Kabil Üniversitesi'nden 21 yaşındaki öğrenci Anjila, Taleban kontrolu ele geçirmeden önce de dersliklerde kızlarla erkeklerin ayrı oturduğunu, ama arada perde gibi bariyerler olmadığını söyledi, "Derslikleri perdeyle ayırmak kabul edilemez. Sınıfa girdiğimde kendimi çok kötü hissettim. 20 yıl öncesine geri gidiyoruz" dedi.
İnsani kriz kapıda
Uluslararası Kızılhaç ve Kızılay Federasyonu (IFRC), Afganistan'daki çatışmalar, kuraklık ve Corona salgını nedeniyle 18 milyon kişinin, yani nüfusun yaklaşık yarısının insani yardıma muhtaç olduğunu bildirdi.

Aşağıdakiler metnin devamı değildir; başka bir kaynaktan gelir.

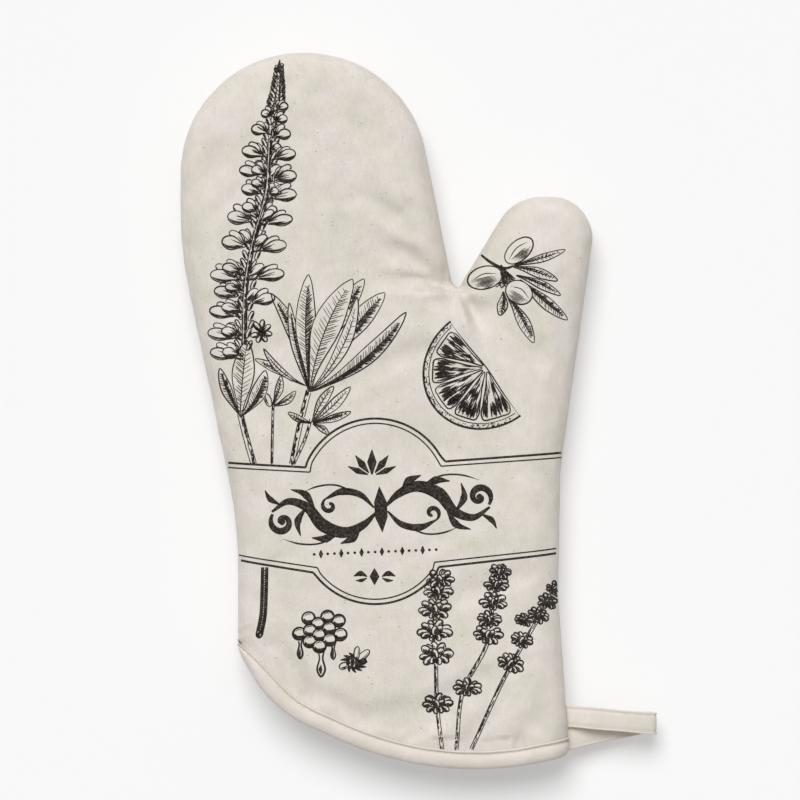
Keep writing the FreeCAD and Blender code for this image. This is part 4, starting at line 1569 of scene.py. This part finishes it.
def printing_ink():
    """Water-based ink soaked into cloth: a matt brown black, a little worn on the high threads."""
    material, tree, shader = nodes_of("print_ink")
    wear = texture(tree, "Noise", place_on(tree, "Object", (900, 900, 900)), Scale=1.0, Detail=3.0)
    finish_shader(tree, shader, ramp(tree, wear, (0.020, 0.015, 0.013), (0.11, 0.085, 0.07), 0.45, 0.80))
    return material


def paper_floor():
    """A white sweep that glows a little, so that shadows on it stay light."""
    material, tree, shader = nodes_of("floor_white")
    noise = texture(tree, "Noise", None, Scale=3.0, Detail=2.0)
    finish_shader(tree, shader, ramp(tree, noise, (0.622, 0.622, 0.622), (0.632, 0.632, 0.632)))
    shader.inputs["Emission Color"].default_value = (1.0, 1.0, 1.0, 1)
    shader.inputs["Emission Strength"].default_value = FLOOR_GLOW
    return material


# ------------------------------------------------------------------ floor, light and camera
FLOOR_GLOW = 0.257
VIEW_WIDTH = 369.2                # what the picture takes in at mid-height, mm
VIEW_CENTRE = (-8.8, 4.8)
VIEW_HEIGHT = 20.0                # where VIEW_WIDTH is true
LENS = 190.0
SENSOR = 36.0


WORLD = 0.31                      # strength of the even light from all round
LIGHTS = {                        # place in mm, angular size in degrees, strength
    "key": ((-150, 590, 1000), 34, 2.36),
    "overhead": ((0, 60, 1000), 80, 0.44),
}


def stage():
    floor = new_mesh("floor", [(-1500, -1500, 0), (1500, -1500, 0), (1500, 1500, 0), (-1500, 1500, 0)],
                     [(0, 1, 2, 3)], paper_floor())
    world = bpy.data.worlds.new("studio")
    world.use_nodes = True
    world.node_tree.nodes["Background"].inputs["Color"].default_value = (1.0, 1.0, 1.0, 1)
    world.node_tree.nodes["Background"].inputs["Strength"].default_value = WORLD
    bpy.context.scene.world = world
    for name, (place, spread, power) in LIGHTS.items():
        light = bpy.data.lights.new(name, "SUN")
        light.angle = math.radians(spread)
        light.energy = power
        lamp = bpy.data.objects.new(name, light)
        lamp.location = Vector(place) * MM
        aim = Vector((0, 0, 0)) - lamp.location
        lamp.rotation_euler = aim.to_track_quat("-Z", "Y").to_euler()
        bpy.context.scene.collection.objects.link(lamp)


def camera():
    data = bpy.data.cameras.new("camera")
    data.lens = LENS
    data.sensor_width = SENSOR
    data.clip_end = 20
    obj = bpy.data.objects.new("camera", data)
    height = VIEW_WIDTH * LENS / SENSOR + VIEW_HEIGHT
    obj.location = Vector((*VIEW_CENTRE, height)) * MM
    bpy.context.scene.collection.objects.link(obj)
    bpy.context.scene.camera = obj


# ------------------------------------------------------------------ put together
bpy.context.scene.view_settings.view_transform = "Standard"
camera()
stage()
CANVAS_LIGHT = (0.785, 0.730, 0.680)
CANVAS_DARK = (0.590, 0.543, 0.497)
material = {
    "canvas": woven("canvas", CANVAS_LIGHT, CANVAS_DARK, fleck=0.6, diagonal=0.6, bump=0.65),
    "batting": felt("wadding", (0.85, 0.83, 0.79)),
    "lining": woven("lining_sheeting", (0.80, 0.76, 0.70), (0.68, 0.64, 0.58), thread=0.4, diagonal=0.0),
    "binding": woven("bias_tape", (0.75, 0.69, 0.645), (0.65, 0.59, 0.54), thread=0.45, diagonal=0.25),
    "thread": spun_thread("sewing_thread", (0.80, 0.75, 0.68)),
    "ink": printing_ink(),
}
skin = make_skin()
cut_thumb_line(skin)
cloth_layers(skin, material)
ring, up = binding(material["binding"])
binding_stitches(ring, up, material["thread"])
hanging_loop(material["binding"], material["thread"])
seam_threads(material["thread"])
printed_front(skin, material["ink"])
remove(skin)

IFRC, binlerce ailenin kent merkezlerindeki yardım kamplarına gittiğini, ama buralarda gıda ya da gelir bulamadığını kaydetti.
Birleşmiş Milletler İnsani İşler Koordinasyon Dairesi Sözcüsü Jens Laerke, Cenevre'de düzenlediği basın toplantısında, 13 Eylül'de düzenlenecek uluslararası bağış konferansından önce daha fazla yardım çağrısında bulunarak, "Afganistan'da temel hizmetler çöküşe uğruyor. Gıda ve hayat kurtaran diğer malzemeler tükenmek üzere" dedi.
Dünya Sağlık Örgütü Bölgesel Acil Durum Başkanı Rick Brennan da Afganistan'da acilen ihtiyaç duyulan tıbbi malzemelerin ülkeye ulaştırılması için Katar'la iletişim içinde olduklarını söyledi.
Uluslararası Göç Örgütü, kuraklık ve savaş nedeniyle 5 buçuk milyon Afgan'ın yaşadıkları yerleri terk etmek zorunda kaldığını, 2021 yılında 550 binden fazla Afgan'ın bulundukları yerlerden ayrıldığını bildirdi.
Batılı güçler, Afganistan'a insani yardım göndermeye hazır olduklarını kaydediyor, ancak Afganistan'la daha geniş kapsamlı ekonomik ilişkilerin Taleban hükümetinin biçimi ve icraatlarına göre belirleneceğinin altını çiziyor.